Mr Townsend put the change down to two main factors – constantly changing keywording standards and the growth of digital imagery.
“Because companies such as Getty, Corbis and Jupiter are so influential in the market you have to stay up with the play as their standards change. Many photo libraries simply don’t generate enough images to warrant keeping up to speed with what is required. We heard from a number of companies at CEPIC who were complaining that they found the whole thing was too difficult to keep up with, and who can blame them.
“It’s not just a matter of paying attention to the changes, staff have to be trained and re-trained, software has to be altered. All of that adds greatly to the cost as well as the angst.”
As the number of images being produced in the digital age continued to grow, the problem of managing workload was getting much harder.
“You would think that more images would enable in-house teams to flourish. In some cases that’s true, but for many libraries the problem is dealing with production spikes.”
Bigger volumes of images made such spikes proportionally bigger and the feast and famine cycle added greater stress for photo library managers.

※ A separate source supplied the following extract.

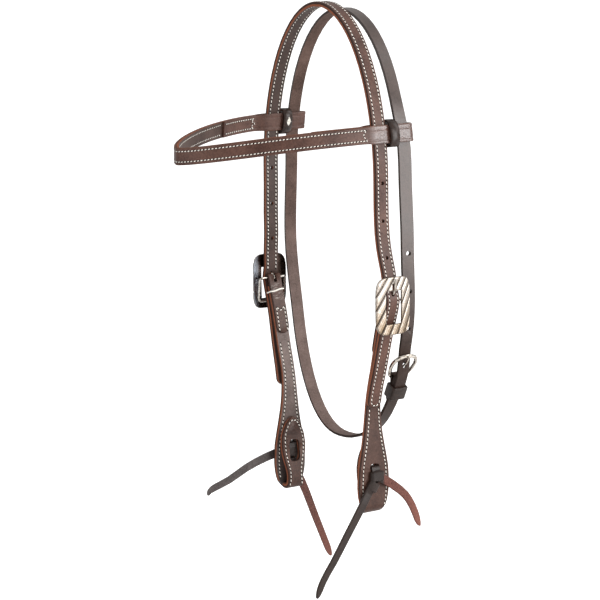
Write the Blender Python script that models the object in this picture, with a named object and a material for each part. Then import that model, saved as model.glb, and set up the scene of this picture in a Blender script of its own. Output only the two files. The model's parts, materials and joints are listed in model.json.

“The choice is to always get images out quickly, but suffer from overstaffing to achieve that, or to keep staffing at reasonable levels but be unable to cope when the pressure goes on.
“Often keywording is being done by people who would be better off spending their time selling images, recruiting photographers or editing production.”
Mr Townsend said the problems for editorial photo libraries were even worse, and some companies which had been adamant a year ago that their keywording would always be done in-house were now considering making the move.
The problems of production spikes were multiplied several times over because of the very high volumes amongst celebrity and news photo agencies, plus they had the problem that their images need to be out in the market place within hours.
“We know very well from our own experience that managing keywording operations around the clock isn’t easy or cheap. But if you are serving a global market your images need to be on that market keyworded and captioned and ready to go. Waiting around for the day staff to come in means you will be that much behind the competition.”